Está cada vez mais no domínio da sua arte.
Os quadros dele são bastante obsessivos, não são? E ele então, é melhor nem falar.
Estavam os dois a beber cerveja e davam longos golos pelas garrafas, como que pontuando cada frase com um silêncio líquido.
A ligação entre a vida e a obra é nele muita íntima e intensa. Como em todos os grandes artistas! Não concordas?
Claro. A técnica por si só pode produzir boas obras, mas para uma obra excelente é preciso algo mais.
Havias de ver o quadro que acabou de pintar. Excelente. A sua melhor obra.
E pediram mais duas cervejas, e falaram de literatura, e mudaram de sítio, e continuaram a beber cerveja e a falar de literatura. Só muito mais tarde o escritor voltou a lembrar-se do seu amigo pintor.
Teria acabado o quadro?
No exacto momento em que o amigo se interrogou, que a realidade ultrapassa muitas vezes a ficção, o pintor levantou-se decidido, sacudindo a sua imobilidade, e dirigiu-se a uma bancada perto da janela, de onde retirou uma navalha que usava habitualmente, sempre que era necessário raspar ou cortar qualquer coisa. Trouxe-a fechada na mão até ao pé da tela e voltou a ajoelhar-se.
Olhou ainda mais uma vez a tela e mais uma vez percebeu que sabia como acabá-la. Sabia o que faltava. Seria sem dúvida a sua melhor obra.

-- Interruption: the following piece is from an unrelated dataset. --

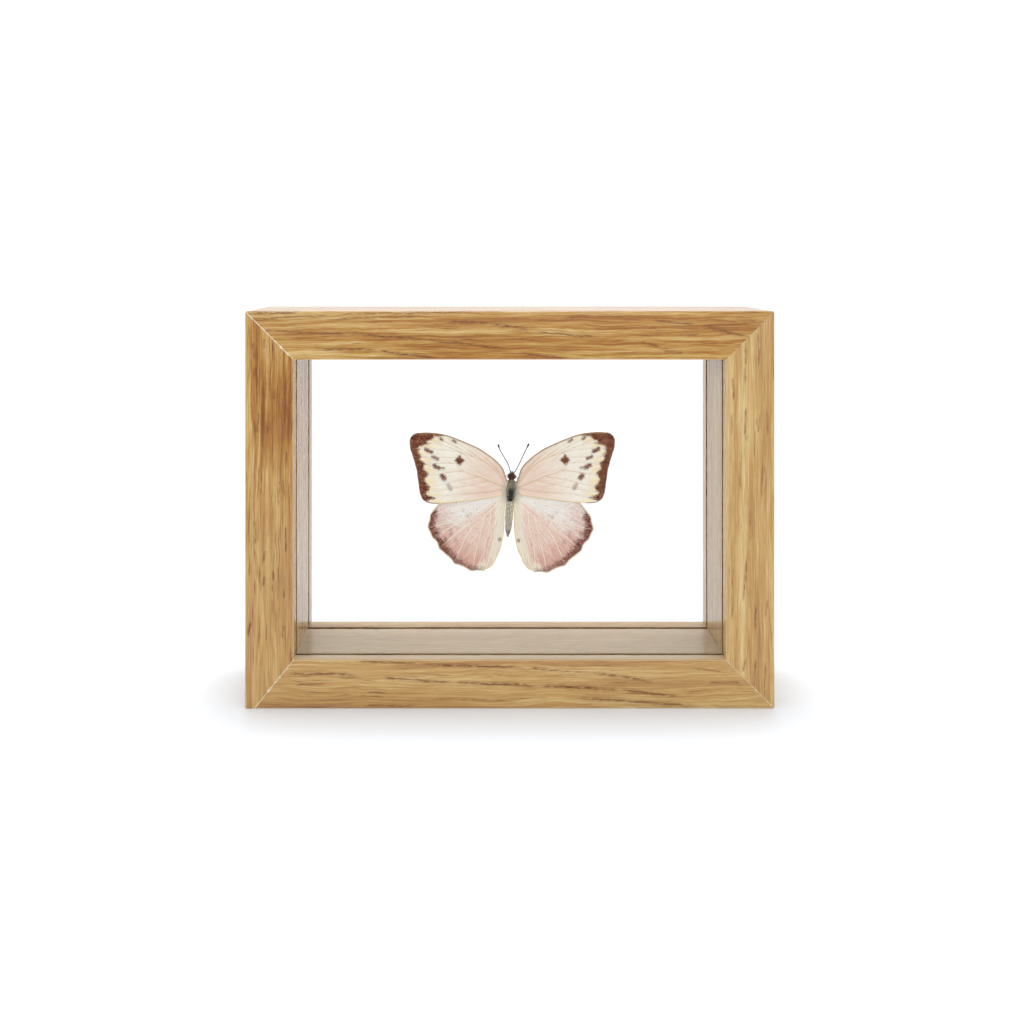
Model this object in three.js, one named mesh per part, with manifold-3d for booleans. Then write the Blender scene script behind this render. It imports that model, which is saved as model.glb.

Abriu a navalha, cortou os pulsos sem hesitação e suspendeu-os à sua frente, à altura do peito, o sangue a derramar-se sobre a tela.
4 comentários:
M-U-I-T-O-B-O-M!
Obrigada, Luís, por nos presenteares com mais um texto supremo :-)
[mbv]
Gosto como está. Para mim está concluído. Podes é querer dar mais uma pincelada.
concordo com a ginger.
para mim esta mais q acabado. n sejas como o pintor do conto,ok?:P
abraço
PS: és dos melhores escritores portugueses. n estou a brincar.